Impossible d'évoquer Chopin sans en entendre quelques notes. La Cité de la Musique transforme ainsi ses allées en parcours sonore, via ses précieux audioguides. Les enregistrements des plus belles oeuvres du compositeur sur des pianos Pleyel, supports fidèles de sa création, permettent d'apprécier pleinement la délicatesse de l'instrument et des interprétations, et le salon d'écoute dévoile, à travers divers concerts filmés, l'extrême diversité de sa production. Pris entre la rigueur des Classiques - Bach, notamment, dont il connaît par coeur le
Clavecin bien tempéré -, et sa volonté de traduire au piano la
souplesse du chant, du bel canto italien, Chopin a crée, selon le pianiste Alfred Brendel un "
univers pianistique" à part. "
Que la main gauche soit le maître de chapelle et garde la mesure" répète le maître à ses élèves.

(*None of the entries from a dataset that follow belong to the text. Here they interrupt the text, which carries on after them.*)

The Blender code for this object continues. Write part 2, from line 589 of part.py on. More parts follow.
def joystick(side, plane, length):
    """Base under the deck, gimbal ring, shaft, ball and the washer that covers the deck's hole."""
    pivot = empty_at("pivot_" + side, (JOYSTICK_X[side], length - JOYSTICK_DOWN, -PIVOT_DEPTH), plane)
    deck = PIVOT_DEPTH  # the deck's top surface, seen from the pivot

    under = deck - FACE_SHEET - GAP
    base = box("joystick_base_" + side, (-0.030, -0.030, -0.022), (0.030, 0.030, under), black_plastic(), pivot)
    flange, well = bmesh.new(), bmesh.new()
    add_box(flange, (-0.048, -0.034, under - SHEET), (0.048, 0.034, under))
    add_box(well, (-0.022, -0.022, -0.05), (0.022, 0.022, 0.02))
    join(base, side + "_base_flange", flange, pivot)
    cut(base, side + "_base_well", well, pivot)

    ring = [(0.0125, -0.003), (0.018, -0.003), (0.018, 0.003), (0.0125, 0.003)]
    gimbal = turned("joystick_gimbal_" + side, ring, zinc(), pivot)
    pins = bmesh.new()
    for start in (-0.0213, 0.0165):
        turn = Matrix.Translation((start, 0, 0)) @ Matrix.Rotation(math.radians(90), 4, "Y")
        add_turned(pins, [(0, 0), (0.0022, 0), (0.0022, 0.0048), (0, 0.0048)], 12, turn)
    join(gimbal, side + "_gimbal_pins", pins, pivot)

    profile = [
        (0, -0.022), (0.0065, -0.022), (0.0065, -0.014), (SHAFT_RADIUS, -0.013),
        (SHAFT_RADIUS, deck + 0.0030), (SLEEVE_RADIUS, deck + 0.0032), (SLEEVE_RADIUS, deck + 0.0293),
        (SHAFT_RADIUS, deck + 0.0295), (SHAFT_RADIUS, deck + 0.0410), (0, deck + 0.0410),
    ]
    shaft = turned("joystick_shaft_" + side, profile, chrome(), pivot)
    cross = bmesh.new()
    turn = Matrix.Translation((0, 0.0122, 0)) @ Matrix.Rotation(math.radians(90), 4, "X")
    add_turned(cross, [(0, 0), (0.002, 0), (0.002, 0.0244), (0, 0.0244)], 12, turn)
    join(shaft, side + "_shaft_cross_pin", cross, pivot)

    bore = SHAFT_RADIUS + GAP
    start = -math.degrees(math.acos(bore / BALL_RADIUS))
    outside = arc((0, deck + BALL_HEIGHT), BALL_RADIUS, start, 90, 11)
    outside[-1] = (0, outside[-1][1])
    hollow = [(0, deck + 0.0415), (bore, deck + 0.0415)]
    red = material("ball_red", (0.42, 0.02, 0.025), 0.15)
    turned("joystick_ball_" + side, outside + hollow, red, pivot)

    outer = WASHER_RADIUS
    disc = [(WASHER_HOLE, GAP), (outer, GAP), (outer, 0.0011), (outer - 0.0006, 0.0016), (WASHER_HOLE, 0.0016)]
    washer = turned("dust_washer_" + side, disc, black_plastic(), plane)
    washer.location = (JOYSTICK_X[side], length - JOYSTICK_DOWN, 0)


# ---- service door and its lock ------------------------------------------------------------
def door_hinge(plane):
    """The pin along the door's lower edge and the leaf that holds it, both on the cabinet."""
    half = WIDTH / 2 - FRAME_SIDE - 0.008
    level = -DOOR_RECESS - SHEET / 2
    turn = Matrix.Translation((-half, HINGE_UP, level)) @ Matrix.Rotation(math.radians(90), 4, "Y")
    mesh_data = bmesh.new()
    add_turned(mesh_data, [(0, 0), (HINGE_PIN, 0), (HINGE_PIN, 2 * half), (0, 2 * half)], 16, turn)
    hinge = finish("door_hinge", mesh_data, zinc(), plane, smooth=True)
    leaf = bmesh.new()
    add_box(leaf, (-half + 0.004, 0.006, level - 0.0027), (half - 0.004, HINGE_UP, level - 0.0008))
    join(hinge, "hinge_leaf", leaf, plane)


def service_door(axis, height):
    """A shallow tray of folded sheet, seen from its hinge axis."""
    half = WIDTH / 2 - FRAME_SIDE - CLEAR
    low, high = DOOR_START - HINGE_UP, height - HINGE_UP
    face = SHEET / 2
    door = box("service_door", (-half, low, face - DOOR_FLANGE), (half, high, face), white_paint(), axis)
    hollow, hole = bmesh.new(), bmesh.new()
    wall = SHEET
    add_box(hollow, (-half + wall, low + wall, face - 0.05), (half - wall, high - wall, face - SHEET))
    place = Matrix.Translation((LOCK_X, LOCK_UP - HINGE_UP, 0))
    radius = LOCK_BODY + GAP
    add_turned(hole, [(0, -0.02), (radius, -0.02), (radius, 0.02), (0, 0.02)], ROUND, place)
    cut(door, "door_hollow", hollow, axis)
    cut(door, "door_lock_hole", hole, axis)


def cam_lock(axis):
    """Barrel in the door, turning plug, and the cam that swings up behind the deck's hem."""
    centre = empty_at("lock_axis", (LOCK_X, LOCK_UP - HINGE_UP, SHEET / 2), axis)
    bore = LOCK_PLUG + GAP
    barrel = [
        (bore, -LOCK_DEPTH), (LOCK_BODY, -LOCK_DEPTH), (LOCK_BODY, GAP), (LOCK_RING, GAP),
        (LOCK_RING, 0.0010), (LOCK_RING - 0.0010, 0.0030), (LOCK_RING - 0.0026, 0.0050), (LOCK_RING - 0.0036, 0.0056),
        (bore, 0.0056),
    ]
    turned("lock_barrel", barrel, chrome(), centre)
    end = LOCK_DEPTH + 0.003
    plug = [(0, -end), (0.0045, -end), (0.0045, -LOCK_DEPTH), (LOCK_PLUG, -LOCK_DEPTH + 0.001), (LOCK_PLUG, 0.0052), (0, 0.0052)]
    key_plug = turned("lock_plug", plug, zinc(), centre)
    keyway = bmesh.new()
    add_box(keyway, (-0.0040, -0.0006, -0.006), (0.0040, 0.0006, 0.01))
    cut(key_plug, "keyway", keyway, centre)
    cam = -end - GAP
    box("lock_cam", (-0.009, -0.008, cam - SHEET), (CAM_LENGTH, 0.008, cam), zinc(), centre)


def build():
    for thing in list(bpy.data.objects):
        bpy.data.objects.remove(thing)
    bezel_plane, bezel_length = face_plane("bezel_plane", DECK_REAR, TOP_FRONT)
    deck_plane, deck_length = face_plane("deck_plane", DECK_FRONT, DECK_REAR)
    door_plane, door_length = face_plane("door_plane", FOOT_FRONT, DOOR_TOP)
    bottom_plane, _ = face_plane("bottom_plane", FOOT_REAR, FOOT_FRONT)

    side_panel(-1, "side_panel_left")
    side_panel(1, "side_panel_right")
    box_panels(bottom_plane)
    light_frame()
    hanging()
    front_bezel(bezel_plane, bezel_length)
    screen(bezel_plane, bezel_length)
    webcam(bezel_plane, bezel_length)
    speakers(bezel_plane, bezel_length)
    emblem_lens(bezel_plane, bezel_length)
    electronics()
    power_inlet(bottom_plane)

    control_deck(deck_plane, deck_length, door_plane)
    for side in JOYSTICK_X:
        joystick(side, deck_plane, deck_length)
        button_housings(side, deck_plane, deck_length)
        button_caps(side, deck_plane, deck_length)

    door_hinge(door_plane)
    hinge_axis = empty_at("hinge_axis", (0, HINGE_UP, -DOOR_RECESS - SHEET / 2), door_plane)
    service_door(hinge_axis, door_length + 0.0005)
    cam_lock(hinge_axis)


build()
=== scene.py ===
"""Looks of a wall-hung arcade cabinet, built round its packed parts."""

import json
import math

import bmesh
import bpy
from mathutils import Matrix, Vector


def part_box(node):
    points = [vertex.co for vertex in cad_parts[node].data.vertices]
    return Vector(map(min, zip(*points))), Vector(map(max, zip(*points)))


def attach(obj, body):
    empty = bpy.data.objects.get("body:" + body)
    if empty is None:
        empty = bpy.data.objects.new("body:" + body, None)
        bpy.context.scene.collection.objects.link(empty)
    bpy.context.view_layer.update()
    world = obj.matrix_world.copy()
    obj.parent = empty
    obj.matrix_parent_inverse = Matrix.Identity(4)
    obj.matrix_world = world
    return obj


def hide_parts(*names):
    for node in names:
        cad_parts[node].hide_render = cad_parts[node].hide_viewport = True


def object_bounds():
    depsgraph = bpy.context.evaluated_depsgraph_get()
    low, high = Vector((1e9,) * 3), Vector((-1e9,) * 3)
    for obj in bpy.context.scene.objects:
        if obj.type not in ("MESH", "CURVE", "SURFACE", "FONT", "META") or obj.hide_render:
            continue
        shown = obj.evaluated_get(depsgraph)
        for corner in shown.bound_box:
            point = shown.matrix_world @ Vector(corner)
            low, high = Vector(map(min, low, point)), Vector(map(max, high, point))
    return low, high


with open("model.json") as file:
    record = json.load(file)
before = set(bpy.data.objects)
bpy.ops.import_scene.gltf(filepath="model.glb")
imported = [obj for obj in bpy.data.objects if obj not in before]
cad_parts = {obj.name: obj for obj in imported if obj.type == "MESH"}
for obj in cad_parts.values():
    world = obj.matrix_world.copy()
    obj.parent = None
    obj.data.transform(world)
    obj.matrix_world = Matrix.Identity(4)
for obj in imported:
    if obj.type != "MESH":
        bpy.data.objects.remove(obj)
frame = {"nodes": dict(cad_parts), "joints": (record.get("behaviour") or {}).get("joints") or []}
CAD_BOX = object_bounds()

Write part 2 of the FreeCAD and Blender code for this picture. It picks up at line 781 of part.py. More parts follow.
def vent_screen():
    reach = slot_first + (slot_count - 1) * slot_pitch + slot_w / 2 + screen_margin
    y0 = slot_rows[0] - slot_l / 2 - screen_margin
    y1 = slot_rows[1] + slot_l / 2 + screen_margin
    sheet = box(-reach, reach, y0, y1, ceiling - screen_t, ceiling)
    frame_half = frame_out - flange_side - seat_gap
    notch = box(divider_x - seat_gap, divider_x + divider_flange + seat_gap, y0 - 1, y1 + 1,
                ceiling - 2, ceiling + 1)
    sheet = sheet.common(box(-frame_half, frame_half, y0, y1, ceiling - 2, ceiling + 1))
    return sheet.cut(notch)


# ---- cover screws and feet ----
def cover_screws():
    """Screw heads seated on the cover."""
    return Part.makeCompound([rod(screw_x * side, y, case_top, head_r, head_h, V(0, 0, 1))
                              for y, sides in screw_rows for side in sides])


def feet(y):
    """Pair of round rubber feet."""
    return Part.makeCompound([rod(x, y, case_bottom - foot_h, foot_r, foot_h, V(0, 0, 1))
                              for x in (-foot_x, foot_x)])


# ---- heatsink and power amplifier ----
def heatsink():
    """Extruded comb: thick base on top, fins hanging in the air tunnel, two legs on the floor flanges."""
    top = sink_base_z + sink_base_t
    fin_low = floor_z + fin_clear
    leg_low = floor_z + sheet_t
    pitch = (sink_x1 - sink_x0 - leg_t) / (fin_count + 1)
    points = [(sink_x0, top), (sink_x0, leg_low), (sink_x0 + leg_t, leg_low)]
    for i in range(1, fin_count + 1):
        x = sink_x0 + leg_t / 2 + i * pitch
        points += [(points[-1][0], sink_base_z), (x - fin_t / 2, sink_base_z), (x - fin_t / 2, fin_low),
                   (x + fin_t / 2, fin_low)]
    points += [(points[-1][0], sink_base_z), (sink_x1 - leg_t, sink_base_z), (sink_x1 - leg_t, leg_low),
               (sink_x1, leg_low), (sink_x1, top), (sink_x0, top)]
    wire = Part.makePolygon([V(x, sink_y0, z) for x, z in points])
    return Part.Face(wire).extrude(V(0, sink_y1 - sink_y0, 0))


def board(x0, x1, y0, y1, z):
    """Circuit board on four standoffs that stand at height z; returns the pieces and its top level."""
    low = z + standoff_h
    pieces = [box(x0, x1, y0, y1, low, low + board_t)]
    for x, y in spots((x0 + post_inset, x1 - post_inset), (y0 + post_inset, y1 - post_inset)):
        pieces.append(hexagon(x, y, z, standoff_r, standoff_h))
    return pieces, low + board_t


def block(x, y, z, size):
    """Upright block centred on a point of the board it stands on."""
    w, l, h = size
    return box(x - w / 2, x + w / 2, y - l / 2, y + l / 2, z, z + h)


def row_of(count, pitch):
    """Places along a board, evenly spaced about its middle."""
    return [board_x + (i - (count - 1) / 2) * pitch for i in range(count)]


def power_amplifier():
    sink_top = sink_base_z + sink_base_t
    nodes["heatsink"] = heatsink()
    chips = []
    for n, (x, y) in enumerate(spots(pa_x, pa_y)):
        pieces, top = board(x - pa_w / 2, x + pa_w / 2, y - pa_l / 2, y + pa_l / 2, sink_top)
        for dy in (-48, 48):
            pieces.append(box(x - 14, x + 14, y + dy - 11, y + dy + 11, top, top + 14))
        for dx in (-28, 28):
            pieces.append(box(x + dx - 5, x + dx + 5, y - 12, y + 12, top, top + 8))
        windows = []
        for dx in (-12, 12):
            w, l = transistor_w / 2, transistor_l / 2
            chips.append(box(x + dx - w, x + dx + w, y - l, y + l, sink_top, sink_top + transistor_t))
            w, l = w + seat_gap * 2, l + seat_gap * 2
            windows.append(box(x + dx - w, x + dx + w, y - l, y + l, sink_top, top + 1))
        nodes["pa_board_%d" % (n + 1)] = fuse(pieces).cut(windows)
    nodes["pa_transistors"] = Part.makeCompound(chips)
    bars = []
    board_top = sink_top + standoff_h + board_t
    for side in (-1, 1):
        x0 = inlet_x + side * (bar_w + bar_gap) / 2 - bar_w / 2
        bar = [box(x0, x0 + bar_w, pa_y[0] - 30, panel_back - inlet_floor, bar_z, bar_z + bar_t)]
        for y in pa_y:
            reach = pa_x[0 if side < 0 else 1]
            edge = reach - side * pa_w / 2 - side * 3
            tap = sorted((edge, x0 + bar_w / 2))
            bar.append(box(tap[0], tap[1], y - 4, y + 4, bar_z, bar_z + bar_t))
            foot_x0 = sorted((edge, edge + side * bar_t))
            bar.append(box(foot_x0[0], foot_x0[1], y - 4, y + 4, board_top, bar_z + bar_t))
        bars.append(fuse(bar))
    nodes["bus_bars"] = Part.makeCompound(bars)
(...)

La main droite, quant à elle, semble pouvoir échapper au temps. Jérôme Godeau insiste sur cette nuance,
tempo rubato, que le compositeur emprunte à l'opéra : "
Chez Chopin, le temps semble vouloir se dérober à la mesure, et l'éternité s'inscrire dans la temporalité. Il est le compositeur de la déchirure, d'un au-delà déjà là." Cette déchirure lui vient notamment de la Pologne, perdue à jamais.
Exilé politique, Chopin conserve en effet un attachement très fort pour sa patrie d'origine, qu'il ne reverra pourtant pas de son vivant. Il fréquente la diaspora polonaise, et s'inspire des poèmes d'Adam Mickiewicz pour composer ses ballades. Les rythmes et les couleurs des danses populaires de son pays imprègnent ses Polonaises et ses Mazurkas. Mais le commissaire de la Vie romantique rappelle que "
toute sa composition est marquée par le sentiment de la perte, d'un ailleurs qui n'est plus : c'est la Pologne". Signe de cette déchirure, le coeur du compositeur a été, à sa demande, scellé à jamais dans les piliers de l'Eglise de la Sainte-Croix de Varsovie, tandis que son corps repose au cimetière du Père-Lachaise à Paris. La tombe y est toujours fleurie.